**Stated goal:** Copy out the line that contains "for (const [name, degrees]", the line that contains "for node in", and every line between them, exactly, and nothing else.

** start **

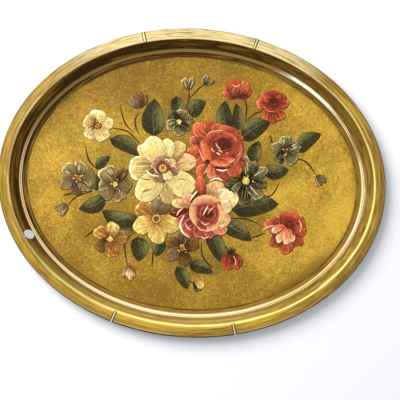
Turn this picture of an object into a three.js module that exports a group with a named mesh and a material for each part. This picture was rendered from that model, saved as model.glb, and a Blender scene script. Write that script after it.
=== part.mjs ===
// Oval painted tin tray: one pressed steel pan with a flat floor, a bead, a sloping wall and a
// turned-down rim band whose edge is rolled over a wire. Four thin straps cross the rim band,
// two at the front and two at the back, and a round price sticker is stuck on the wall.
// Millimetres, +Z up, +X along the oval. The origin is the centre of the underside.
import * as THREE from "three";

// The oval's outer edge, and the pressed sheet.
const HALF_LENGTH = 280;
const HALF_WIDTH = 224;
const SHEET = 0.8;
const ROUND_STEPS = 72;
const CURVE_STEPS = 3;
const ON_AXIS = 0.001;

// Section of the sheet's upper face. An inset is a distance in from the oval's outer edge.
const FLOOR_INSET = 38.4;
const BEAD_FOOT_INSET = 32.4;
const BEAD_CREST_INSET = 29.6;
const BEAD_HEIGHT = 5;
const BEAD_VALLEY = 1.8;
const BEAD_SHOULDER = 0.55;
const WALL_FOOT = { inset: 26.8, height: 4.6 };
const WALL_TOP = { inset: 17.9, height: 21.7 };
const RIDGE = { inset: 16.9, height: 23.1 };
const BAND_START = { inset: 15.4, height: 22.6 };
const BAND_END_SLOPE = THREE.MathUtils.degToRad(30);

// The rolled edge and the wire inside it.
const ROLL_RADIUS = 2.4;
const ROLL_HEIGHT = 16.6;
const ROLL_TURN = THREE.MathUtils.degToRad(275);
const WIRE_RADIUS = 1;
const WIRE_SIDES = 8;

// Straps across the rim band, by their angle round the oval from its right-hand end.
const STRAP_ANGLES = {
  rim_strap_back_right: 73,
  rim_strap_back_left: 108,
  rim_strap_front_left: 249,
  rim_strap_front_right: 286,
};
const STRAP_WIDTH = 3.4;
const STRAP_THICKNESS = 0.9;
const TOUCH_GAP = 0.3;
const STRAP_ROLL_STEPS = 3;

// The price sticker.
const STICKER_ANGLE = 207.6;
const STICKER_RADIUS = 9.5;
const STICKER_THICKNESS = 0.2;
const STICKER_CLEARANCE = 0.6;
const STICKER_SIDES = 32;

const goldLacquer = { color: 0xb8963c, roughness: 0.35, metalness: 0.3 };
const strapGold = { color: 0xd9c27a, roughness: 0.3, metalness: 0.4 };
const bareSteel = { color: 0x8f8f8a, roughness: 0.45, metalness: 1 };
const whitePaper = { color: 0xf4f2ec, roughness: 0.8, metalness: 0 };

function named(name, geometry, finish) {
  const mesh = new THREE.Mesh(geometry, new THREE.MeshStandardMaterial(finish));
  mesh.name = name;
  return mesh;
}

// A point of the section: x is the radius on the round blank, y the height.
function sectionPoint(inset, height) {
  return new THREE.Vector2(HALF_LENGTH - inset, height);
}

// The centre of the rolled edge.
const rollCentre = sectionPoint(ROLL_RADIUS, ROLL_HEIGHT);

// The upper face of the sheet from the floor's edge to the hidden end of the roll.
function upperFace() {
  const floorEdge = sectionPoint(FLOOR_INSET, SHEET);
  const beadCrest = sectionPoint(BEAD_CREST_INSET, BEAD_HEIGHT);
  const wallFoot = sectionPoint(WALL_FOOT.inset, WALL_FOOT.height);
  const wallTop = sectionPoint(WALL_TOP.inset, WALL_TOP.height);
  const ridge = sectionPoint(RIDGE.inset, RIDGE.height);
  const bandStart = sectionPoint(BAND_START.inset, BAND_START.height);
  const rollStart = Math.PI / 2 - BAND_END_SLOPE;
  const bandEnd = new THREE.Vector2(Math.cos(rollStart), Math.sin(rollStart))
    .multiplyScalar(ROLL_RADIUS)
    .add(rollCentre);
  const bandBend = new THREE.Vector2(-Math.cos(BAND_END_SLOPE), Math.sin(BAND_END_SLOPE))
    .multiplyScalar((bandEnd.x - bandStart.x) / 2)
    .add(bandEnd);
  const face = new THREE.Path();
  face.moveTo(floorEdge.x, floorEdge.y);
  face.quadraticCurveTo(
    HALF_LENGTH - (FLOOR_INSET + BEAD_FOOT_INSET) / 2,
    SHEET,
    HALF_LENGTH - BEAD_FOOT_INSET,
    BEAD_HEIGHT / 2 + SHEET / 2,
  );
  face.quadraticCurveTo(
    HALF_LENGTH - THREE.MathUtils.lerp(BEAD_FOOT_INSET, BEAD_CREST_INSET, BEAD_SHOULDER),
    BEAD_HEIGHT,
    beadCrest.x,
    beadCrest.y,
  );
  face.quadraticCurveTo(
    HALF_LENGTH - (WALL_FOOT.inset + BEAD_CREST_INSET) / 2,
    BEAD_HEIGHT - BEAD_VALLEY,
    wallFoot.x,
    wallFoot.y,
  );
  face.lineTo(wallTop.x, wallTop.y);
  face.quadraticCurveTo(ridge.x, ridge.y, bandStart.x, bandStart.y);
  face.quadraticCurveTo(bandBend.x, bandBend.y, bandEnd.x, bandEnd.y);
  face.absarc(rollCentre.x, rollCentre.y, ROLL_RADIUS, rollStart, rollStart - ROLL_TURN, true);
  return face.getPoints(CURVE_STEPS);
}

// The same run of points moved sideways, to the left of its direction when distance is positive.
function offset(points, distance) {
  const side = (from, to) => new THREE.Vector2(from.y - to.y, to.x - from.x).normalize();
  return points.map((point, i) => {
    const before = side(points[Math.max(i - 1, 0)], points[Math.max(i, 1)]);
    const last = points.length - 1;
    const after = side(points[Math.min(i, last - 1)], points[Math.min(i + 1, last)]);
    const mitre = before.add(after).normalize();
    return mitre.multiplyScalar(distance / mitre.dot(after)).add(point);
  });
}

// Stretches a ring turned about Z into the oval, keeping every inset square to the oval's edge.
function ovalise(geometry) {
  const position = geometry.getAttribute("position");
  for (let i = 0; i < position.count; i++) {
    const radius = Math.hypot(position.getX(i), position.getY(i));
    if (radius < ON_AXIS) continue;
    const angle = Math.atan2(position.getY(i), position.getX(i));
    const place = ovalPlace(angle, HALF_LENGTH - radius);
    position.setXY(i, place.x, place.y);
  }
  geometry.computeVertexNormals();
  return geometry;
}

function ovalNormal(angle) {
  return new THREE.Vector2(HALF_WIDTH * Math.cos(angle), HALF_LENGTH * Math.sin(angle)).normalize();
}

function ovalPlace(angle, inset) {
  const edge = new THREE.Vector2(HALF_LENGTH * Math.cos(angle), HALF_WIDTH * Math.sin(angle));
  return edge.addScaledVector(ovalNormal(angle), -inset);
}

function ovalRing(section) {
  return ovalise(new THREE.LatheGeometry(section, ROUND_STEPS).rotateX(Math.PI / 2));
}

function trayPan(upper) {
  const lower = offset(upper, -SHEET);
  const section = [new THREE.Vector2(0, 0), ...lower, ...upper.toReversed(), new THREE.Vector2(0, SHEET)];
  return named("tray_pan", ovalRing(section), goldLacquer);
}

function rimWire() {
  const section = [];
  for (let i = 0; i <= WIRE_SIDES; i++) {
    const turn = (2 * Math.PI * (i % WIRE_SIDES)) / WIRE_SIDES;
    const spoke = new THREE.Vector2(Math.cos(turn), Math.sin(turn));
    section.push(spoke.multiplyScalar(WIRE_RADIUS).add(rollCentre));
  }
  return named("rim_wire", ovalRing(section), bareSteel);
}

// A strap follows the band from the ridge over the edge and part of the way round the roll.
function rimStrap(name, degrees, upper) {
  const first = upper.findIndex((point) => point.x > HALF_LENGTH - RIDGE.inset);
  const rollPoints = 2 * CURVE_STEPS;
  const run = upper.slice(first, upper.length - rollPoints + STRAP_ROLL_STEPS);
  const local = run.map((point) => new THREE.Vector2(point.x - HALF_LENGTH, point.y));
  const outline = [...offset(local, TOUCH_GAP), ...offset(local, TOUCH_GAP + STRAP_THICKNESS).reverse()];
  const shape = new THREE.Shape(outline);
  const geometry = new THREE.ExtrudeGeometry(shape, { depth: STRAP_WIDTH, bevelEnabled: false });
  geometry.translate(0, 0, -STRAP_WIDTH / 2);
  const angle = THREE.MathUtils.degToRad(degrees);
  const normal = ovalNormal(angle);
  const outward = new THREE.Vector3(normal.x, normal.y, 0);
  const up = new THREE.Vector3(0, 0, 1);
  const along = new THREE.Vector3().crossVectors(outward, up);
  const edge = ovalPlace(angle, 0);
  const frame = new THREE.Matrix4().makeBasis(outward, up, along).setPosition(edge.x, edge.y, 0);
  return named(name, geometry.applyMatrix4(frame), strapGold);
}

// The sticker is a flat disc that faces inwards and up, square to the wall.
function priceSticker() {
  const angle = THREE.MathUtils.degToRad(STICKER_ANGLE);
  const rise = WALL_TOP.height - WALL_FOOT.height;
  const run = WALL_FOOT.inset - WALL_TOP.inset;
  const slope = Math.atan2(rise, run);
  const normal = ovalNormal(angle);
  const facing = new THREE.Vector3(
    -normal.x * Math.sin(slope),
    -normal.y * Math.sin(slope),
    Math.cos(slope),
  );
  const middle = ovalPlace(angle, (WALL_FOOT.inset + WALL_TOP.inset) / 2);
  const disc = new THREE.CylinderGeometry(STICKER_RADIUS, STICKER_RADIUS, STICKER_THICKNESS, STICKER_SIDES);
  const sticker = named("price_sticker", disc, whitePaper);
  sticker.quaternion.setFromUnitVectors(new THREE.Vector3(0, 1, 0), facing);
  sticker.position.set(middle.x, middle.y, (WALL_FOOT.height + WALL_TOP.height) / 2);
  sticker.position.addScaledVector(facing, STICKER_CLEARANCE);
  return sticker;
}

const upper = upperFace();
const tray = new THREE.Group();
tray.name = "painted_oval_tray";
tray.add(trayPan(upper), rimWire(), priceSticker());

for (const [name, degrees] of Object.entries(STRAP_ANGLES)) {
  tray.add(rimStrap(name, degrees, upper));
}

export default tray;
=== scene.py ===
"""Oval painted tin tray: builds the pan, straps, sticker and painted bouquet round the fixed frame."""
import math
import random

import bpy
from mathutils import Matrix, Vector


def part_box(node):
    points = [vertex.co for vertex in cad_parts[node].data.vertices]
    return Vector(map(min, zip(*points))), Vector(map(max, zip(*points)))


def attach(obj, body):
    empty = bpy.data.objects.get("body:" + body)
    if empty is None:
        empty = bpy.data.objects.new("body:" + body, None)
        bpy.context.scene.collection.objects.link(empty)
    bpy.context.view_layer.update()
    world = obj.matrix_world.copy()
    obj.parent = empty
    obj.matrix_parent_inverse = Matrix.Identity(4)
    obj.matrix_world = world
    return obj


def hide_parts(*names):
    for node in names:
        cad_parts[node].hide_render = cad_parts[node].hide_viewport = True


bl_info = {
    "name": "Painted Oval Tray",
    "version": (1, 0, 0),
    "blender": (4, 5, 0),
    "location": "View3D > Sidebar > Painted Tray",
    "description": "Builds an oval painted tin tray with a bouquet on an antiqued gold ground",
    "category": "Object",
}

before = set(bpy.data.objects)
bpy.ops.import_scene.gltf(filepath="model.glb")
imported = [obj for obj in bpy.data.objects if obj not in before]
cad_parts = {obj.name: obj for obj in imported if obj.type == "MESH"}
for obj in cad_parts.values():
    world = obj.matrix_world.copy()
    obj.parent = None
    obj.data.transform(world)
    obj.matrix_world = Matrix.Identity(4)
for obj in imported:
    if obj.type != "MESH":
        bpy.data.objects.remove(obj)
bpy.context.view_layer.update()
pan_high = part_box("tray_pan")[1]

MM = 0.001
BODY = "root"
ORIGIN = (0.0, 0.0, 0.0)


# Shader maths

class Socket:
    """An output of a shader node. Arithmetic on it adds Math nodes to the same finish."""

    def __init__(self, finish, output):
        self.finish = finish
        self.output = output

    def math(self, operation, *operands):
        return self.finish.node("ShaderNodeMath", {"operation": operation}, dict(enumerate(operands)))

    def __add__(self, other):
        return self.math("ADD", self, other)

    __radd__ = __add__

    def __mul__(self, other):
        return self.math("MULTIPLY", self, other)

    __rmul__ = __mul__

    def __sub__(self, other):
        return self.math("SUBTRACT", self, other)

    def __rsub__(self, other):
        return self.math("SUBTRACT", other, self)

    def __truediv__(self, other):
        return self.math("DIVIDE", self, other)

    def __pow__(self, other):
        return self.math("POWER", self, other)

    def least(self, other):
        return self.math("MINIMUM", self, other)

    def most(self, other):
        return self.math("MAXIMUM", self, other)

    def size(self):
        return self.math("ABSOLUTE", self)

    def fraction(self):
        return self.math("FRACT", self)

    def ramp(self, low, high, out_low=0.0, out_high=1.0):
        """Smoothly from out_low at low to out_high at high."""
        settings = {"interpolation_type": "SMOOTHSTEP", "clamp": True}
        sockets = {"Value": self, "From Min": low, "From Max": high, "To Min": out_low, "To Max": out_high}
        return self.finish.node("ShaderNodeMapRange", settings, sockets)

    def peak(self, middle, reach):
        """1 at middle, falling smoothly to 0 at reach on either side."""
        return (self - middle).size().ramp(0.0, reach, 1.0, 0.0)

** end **

**Full output:**
for (const [name, degrees] of Object.entries(STRAP_ANGLES)) {
  tray.add(rimStrap(name, degrees, upper));
}

export default tray;
=== scene.py ===
"""Oval painted tin tray: builds the pan, straps, sticker and painted bouquet round the fixed frame."""
import math
import random

import bpy
from mathutils import Matrix, Vector


def part_box(node):
    points = [vertex.co for vertex in cad_parts[node].data.vertices]
    return Vector(map(min, zip(*points))), Vector(map(max, zip(*points)))


def attach(obj, body):
    empty = bpy.data.objects.get("body:" + body)
    if empty is None:
        empty = bpy.data.objects.new("body:" + body, None)
        bpy.context.scene.collection.objects.link(empty)
    bpy.context.view_layer.update()
    world = obj.matrix_world.copy()
    obj.parent = empty
    obj.matrix_parent_inverse = Matrix.Identity(4)
    obj.matrix_world = world
    return obj


def hide_parts(*names):
    for node in names:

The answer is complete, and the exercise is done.